Relief could be in sight for Davis: The Redskins' final two opponents, the Denver Broncos and New York Giants, rank 25th and 30th, respectively, in number of receptions by opposing tight ends. The Broncos are 28th in yards per catch by opposing tight ends, three spots behind the Giants.

So there’s a chance Davis will finish strong. If he does, he can owe some of that to the way he takes care of himself.

Davis’ off-field habits likely have helped. He said he’s worked with Anthony Hirschman, his personal “Yoda” for the past seven years. In addition, Davis’ diet since entering the NFL has kept him healthy. He’ll eat scrambled eggs for breakfast and chicken breast for lunch. Any cheese is low fat and any red meat is lean. He’ll eat brown rice instead of white rice and have his vegetables steamed.
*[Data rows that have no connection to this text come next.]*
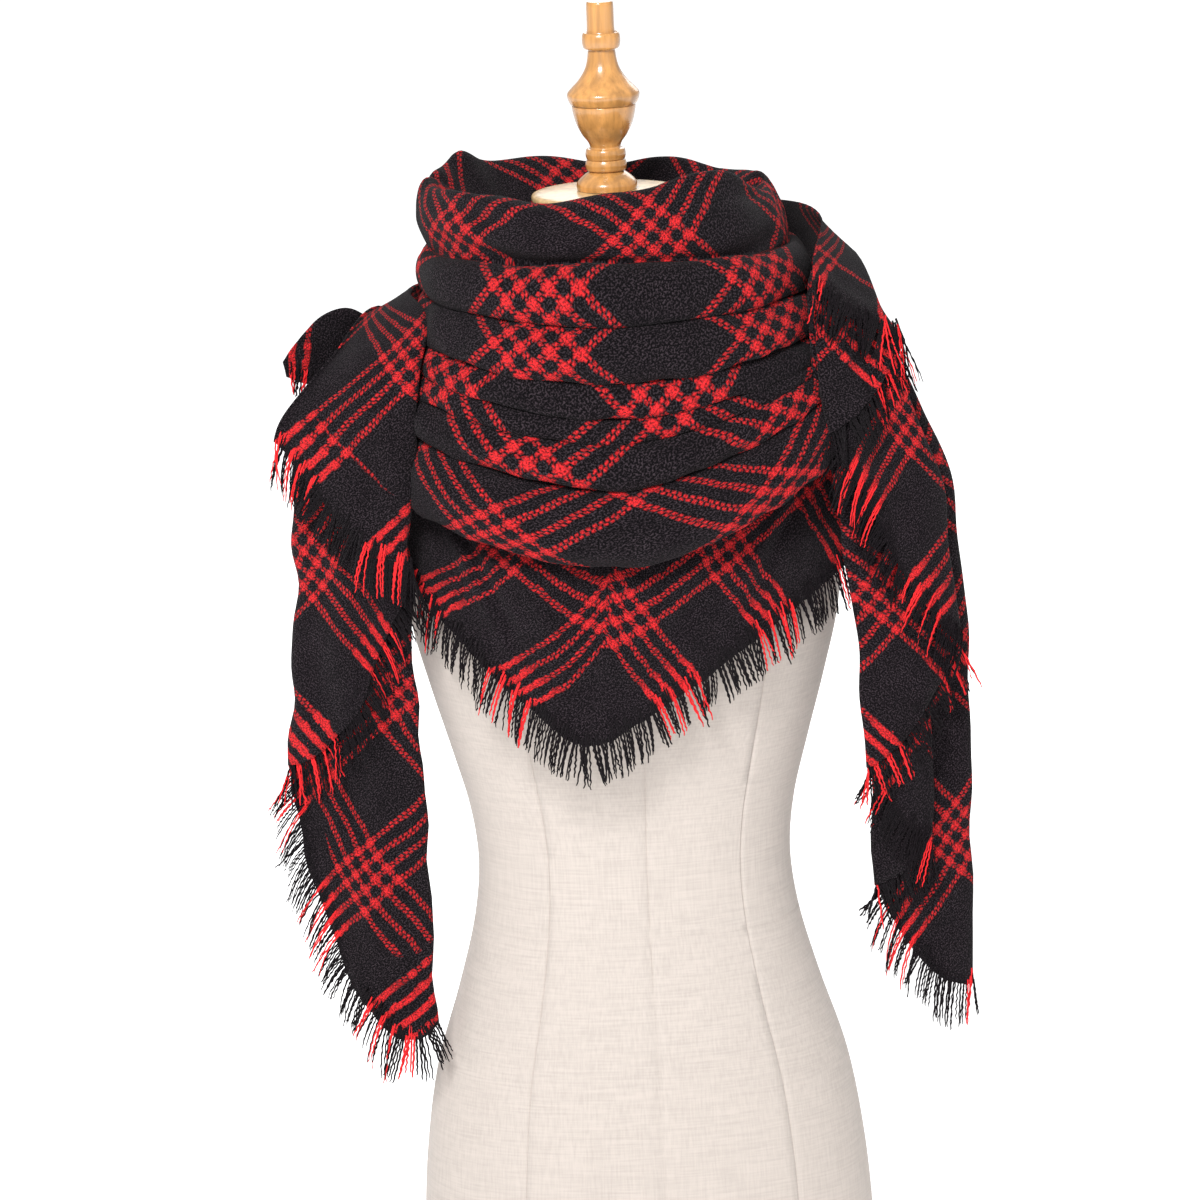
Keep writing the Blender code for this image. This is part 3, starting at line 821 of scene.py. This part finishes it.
def yarns(name, hems, look, sizes, seed, reach=1.0):
    """A fringe of crimped yarns, joined into one mesh.

    Each yarn is a four-sided tube along root + fall * L t + (down - fall) * droop * L t^2, plus a crimp of
    r cos(2 pi s / wave) beside and out from it, plus the lean of its bunch, which grows as t^1.4.
    """
    rng = np.random.default_rng(seed)
    parts = [yarn_roots(*hem, sizes.yarn_gap, rng) for hem in hems]
    root, fall, out, run, place = (np.concatenate([p[k] for p in parts]) for k in range(5))
    spots = np.concatenate([p[5] + 10.0 * k for k, p in enumerate(parts)])
    count = len(root)
    # Bunches of yarns lean to their middle.
    bunch = np.floor(spots / BUNCH + 0.6 * np.sin(spots * 170.0)).astype(int)
    groups, which = np.unique(bunch, return_inverse=True)
    size = np.bincount(which)
    centre = np.bincount(which, spots) / size
    lean_all = rng.normal(0, 0.0040, len(groups))
    long_all = rng.uniform(0.82, 1.08, len(groups))
    curl_all = rng.normal(0, 0.0030, len(groups))
    lean = (centre[which] - spots) * 0.30 + lean_all[which] + rng.normal(0, 0.0012, count)
    length = sizes.reach * reach * long_all[which] * rng.uniform(0.84, 1.06, count)
    curl = curl_all[which] + rng.normal(0, 0.0010, count)
    t = np.linspace(0, 1, YARN_STEPS)[None, :, None]
    down = np.array([0, 0, -1.0])
    tuck = rng.uniform(0.002, 0.014, count)[:, None]
    start = root - fall * tuck + out * 0.0006
    reach_t = length[:, None, None] * t
    droop = rng.uniform(0.20, 0.45, count)[:, None, None]
    path = start[:, None] + fall[:, None] * (reach_t + tuck[:, None] * t) + (down - fall)[:, None] * reach_t * t * droop
    wave = rng.uniform(0.0032, 0.0042, count)[:, None]
    phase = rng.uniform(0, 2 * math.pi, count)[:, None]
    swing = 2 * math.pi * reach_t[..., 0] / wave + phase
    loose = np.minimum(t[..., 0] * 4, 1)
    crimp = rng.uniform(0.00030, 0.00062, count)[:, None] * loose
    sway = lean[:, None] * t[..., 0] ** 1.4 + crimp * np.cos(swing)
    lift = curl[:, None] * t[..., 0] ** 1.7 + crimp * np.sin(swing) * 0.7 + 0.0006 * loose
    path = path + run[:, None] * sway[..., None] + out[:, None] * lift[..., None]
    girth = sizes.yarn_width / 2 * (1 - 0.45 * t**6) * rng.uniform(0.85, 1.15, count)[:, None, None]
    ring = np.stack([path + run[:, None] * girth, path + out[:, None] * girth,
                     path - run[:, None] * girth, path - out[:, None] * girth], 2)
    numbers = np.arange(count * YARN_STEPS * 4).reshape(count, YARN_STEPS, 4)
    turned_on = np.roll(numbers, -1, axis=2)
    sides = np.stack([numbers[:, :-1], turned_on[:, :-1], turned_on[:, 1:], numbers[:, 1:]], -1).reshape(-1, 4)
    ends = np.concatenate([numbers[:, 0, ::-1], numbers[:, -1]])
    made = mesh_object(name, ring.reshape(-1, 3), np.concatenate([sides, ends]).tolist(), look)
    local = np.abs(place - sizes.repeat * np.round(place / sizes.repeat))
    from_line = np.abs(np.abs(local - sizes.pitch) - sizes.pitch / 2)
    dye = (from_line + rng.normal(0, 0.0003, count) < 0.0024).astype(np.float32)
    layer = made.data.attributes.new("dye", "FLOAT", "POINT")
    layer.data.foreach_set("value", np.repeat(dye, YARN_STEPS * 4))
    return made


# ---------------------------------------------------------------- collar and rolls


def neck_line(row, angle):
    """A line round the neck at angles from its front: -90 degrees at its left side, 90 at its right."""
    row = np.asarray(row, float)
    front_y, front_z, left_x, left_y, left_z, right_x, right_y, right_z, back_y, back_z = row[:10]
    sine = np.sin(angle)
    cosine = np.cos(angle)
    x = np.where(sine > 0, right_x, -left_x) * sine
    side_y = np.where(sine > 0, right_y, left_y)
    side_z = np.where(sine > 0, right_z, left_z)
    middle_y = np.where(cosine > 0, front_y, back_y)
    middle_z = np.where(cosine > 0, front_z, back_z)
    y = side_y + (middle_y - side_y) * np.abs(cosine)
    z = middle_z + (side_z - middle_z) * np.abs(sine) ** SWAG
    return np.stack([x, y, z], -1)


def roll(above, crease_row, angle, steps):
    """The rows of one soft roll, half an oval between two crease lines that hangs over the lower one."""
    top = neck_line(above, angle)
    foot = neck_line(crease_row, angle)
    swell, hang, at_side = crease_row[10:13]
    fade = at_side + (1 - at_side) * np.abs(np.cos(angle))
    out = np.stack([np.sin(angle), -np.cos(angle), np.zeros_like(angle)], -1)
    a = math.pi * np.asarray(steps)[:, None]
    body = top + (foot - top) * ((1 - np.cos(a)) / 2)[..., None]
    body = body + out * (swell * fade * np.sin(a))[..., None]
    body[..., 2] -= hang * fade * np.sin(a) * (1 - np.cos(a)) / 2
    return body


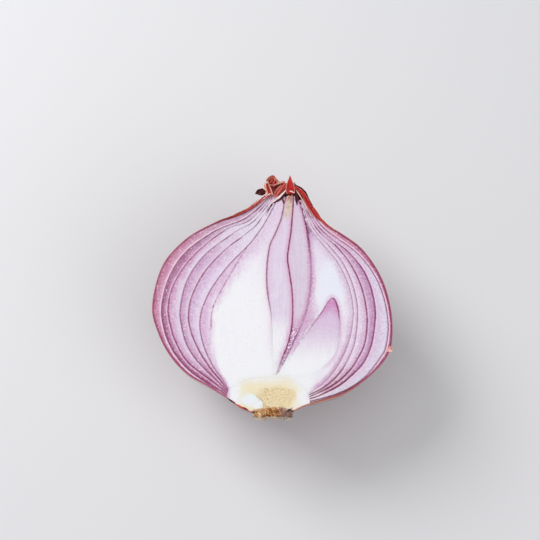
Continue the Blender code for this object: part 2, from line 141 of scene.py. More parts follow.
# Short branching marks beside the top of the right centre leaf
MARKS = [[(11.9, 32.0), (12.6, 29.8), (13.6, 28.2), (15.1, 27.0)], [(12.5, 29.9), (12.9, 27.6)],
         [(13.3, 28.6), (14.8, 28.9)]]

# Withered strips of the neck. Each has a route of (x, y, height over the cut face), half widths
# along it, degrees turned about the route, and a tone from dark maroon at 0 to pinkish white at 1.
NECK_STRIPS = [
    # the scarlet spike
    ([(6.4, 41.8, 0.2), (6.2, 44.4, 0.9), (6.2, 48.1, 1.1)], (1.4, 1.7, 1.3, 0.65, 0.05), 0, 0.42),
    # the folded cup beside it: two standing walls and what shows inside
    ([(-2.1, 46.3, 0.9), (-1.0, 47.3, 1.0), (0.3, 47.8, 0.9), (1.3, 46.8, 0.9), (2.1, 45.8, 0.7)],
     (0.45, 0.75, 0.8, 0.7, 0.45), 60, 0.72),
    ([(-2.1, 46.3, 1.2), (-1.4, 45.3, 1.3), (-0.3, 44.6, 1.4), (0.9, 44.8, 1.3), (2.1, 45.8, 1.2)],
     (0.3, 0.5, 0.55, 0.5, 0.3), 110, 0.74),
    ([(-1.7, 46.2, 0.1), (0.2, 46.5, 0.0), (1.8, 45.8, 0.0)], (0.8, 1.3, 0.8), 0, 0.22),
    ([(-1.1, 45.3, 0.4), (-0.3, 46.3, 0.5), (0.2, 47.4, 0.5)], (0.15, 0.35, 0.2), 20, 0.50),
    ([(0.1, 44.9, 0.4), (0.7, 45.9, 0.5), (0.9, 46.9, 0.4)], (0.15, 0.3, 0.15), -20, 0.46),
    # dark tissue behind the cup
    ([(-2.0, 42.2, -0.3), (-0.6, 44.0, -0.2), (0.9, 45.7, -0.1)], (0.7, 1.3, 0.9), 0, 0.18),
    ([(0.1, 42.2, -0.1), (1.3, 43.8, 0.1), (2.0, 45.4, 0.2)], (0.6, 0.9, 0.5), 0, 0.28),
    # strips down its left side
    ([(-2.2, 45.6, 0.9), (-2.6, 44.4, 0.9), (-2.1, 42.9, 0.8), (-1.4, 41.2, 0.5)],
     (0.25, 0.4, 0.35, 0.25), 30, 0.80),
    ([(-1.7, 46.2, 1.1), (-1.2, 44.6, 1.3), (-0.6, 43.0, 1.1), (0.0, 41.2, 0.6)],
     (0.15, 0.3, 0.3, 0.25), -25, 0.84),
    ([(-1.9, 45.4, 0.3), (-1.4, 43.6, 0.4), (-0.7, 41.3, 0.2)], (0.35, 0.75, 0.45), 0, 0.40),
    # the second fold with its pale edge, dark inside
    ([(0.3, 44.2, 1.0), (1.6, 45.0, 1.2), (2.9, 45.5, 1.2), (4.2, 45.9, 0.9)],
     (0.12, 0.26, 0.3, 0.2), 20, 0.82),
    ([(0.8, 43.2, 0.3), (2.4, 44.2, 0.5), (3.9, 44.9, 0.5)], (0.6, 1.0, 0.7), 0, 0.14),
    ([(0.1, 40.6, 0.3), (1.3, 42.6, 0.9), (3.1, 44.8, 1.0)], (0.2, 0.35, 0.2), 25, 0.68),
    ([(0.9, 40.4, 0.4), (2.5, 42.5, 0.9), (4.1, 45.0, 1.0)], (0.25, 0.45, 0.25), -20, 0.56),
    ([(1.9, 40.9, 0.4), (3.2, 42.8, 0.8), (4.9, 44.8, 0.9)], (0.3, 0.5, 0.3), 15, 0.40),
    ([(2.9, 41.6, 0.2), (4.2, 43.2, 0.6), (5.2, 44.3, 0.7)], (0.25, 0.45, 0.25), 0, 0.24),
    ([(4.2, 45.9, 0.8), (4.5, 44.7, 0.9), (3.7, 43.0, 0.7)], (0.2, 0.45, 0.3), 30, 0.52),
    # the pinkish white strap under them, with the dark line on its lower side
    # its pinkish white is partly a painted highlight
    ([(-1.3, 37.3, 0.02), (-0.2, 38.6, 0.15), (1.2, 39.6, 0.4), (2.6, 40.6, 0.8), (3.8, 41.8, 1.0),
      (4.9, 43.0, 0.9)], (0.12, 0.2, 0.3, 0.34, 0.3, 0.15), 10, 1.0),
    ([(0.4, 38.4, 0.02), (2.5, 39.5, 0.1), (3.7, 40.7, 0.3), (5.2, 42.5, 0.5)],
     (0.12, 0.3, 0.42, 0.25), 0, 0.02),
    ([(-2.3, 33.8, 0.0), (-1.1, 36.1, 0.03), (0.1, 38.2, 0.1)], (0.04, 0.14, 0.2), 0, 0.10),
    # the dark flake on the left
    ([(-5.9, 41.6, 0.5), (-4.9, 42.0, 0.9), (-3.7, 42.1, 1.0), (-2.3, 42.0, 0.5)],
     (0.1, 1.05, 1.3, 0.5), 8, 0.03),
    # the hollow between the centre leaves, and crumbs round it
    # a dark strip that is painted shade in the hollow
    ([(8.5, 41.9, 0.3), (8.5, 40.0, 0.1), (8.6, 37.6, 0.02)], (0.5, 0.62, 0.08), 0, 0.0),
    ([(5.6, 42.9, 0.5), (6.6, 43.0, 0.7), (7.6, 42.7, 0.5)], (0.1, 0.35, 0.1), 0, 0.04),
    # a pale strip that is a painted highlight
    ([(5.9, 42.5, 0.9), (6.8, 42.3, 1.0), (7.6, 41.9, 0.8)], (0.1, 0.28, 0.12), 15, 0.98),
    ([(3.5, 40.4, 0.1), (3.8, 39.2, 0.1), (3.9, 38.0, 0.03)], (0.15, 0.3, 0.06), 0, 0.16),
    ([(5.9, 41.2, 0.2), (5.3, 40.1, 0.3), (5.0, 39.0, 0.1)], (0.12, 0.3, 0.1), 20, 0.80),
    ([(6.9, 41.5, 0.2), (6.5, 40.2, 0.3), (6.4, 38.6, 0.05)], (0.15, 0.3, 0.1), -20, 0.76),
    # the raised scarlet strip on the right shoulder, over a dark one
    ([(7.2, 44.6, 0.7), (9.0, 43.2, 0.9), (10.7, 41.5, 0.9), (11.9, 39.2, 0.7), (13.3, 36.7, 0.5),
      (15.2, 33.9, 0.35), (17.4, 31.9, 0.15), (19.6, 30.2, 0.0)],
     (0.35, 0.5, 0.62, 0.75, 0.8, 0.75, 0.5, 0.12), -12, 0.40),
    ([(7.4, 45.0, 0.3), (9.5, 44.0, 0.4), (11.4, 42.2, 0.3), (12.6, 39.8, 0.2), (13.9, 37.8, 0.1)],
     (0.12, 0.3, 0.4, 0.3, 0.1), 0, 0.06),
    ([(8.3, 42.8, 0.6), (9.6, 41.0, 0.6), (10.8, 38.9, 0.4), (12.2, 36.2, 0.2), (14.0, 33.5, 0.05)],
     (0.12, 0.2, 0.24, 0.2, 0.06), 0, 0.90),
]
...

Davis compared his habits to Tom Brady’s TB12 method.

“I feel it’s similar, the way he takes care of his body,” Davis said. “I was intrigued reading that article in ESPN the Magazine. It resonates with me, just from eating healthy to getting the proper sleep, stimulating your mind mentally when it comes to visualization. All those things go hand in hand. ... If you indulge in those things, make it a habit -- a good healthy habit -- it will take you a long way.”

Davis said his injured hand is also not an issue. After the Week 9 win at Seattle, Davis showed off his right hand after the game. It was so swollen that it looked like a topographical map with a big mountain in the middle. Davis caught six passes in that game, and despite the injured hand grabbed another seven the following week vs. Minnesota.

He said he nearly sat out against the Vikings, but wore special padding and decided he could play.

“That week I thought about sitting out,” Davis said.

But the hand no longer bothers him. Nor does his lack of numbers in the passing game over the past five weeks.

“Like I tell everyone, whether I’m out there blocking or pass protecting, even if I get one catch I’m elated to be out there,” Davis said. “Tomorrow is never promised. If you keep that mindset you play loose and have fun. You can’t take these things for granted; you just never know.”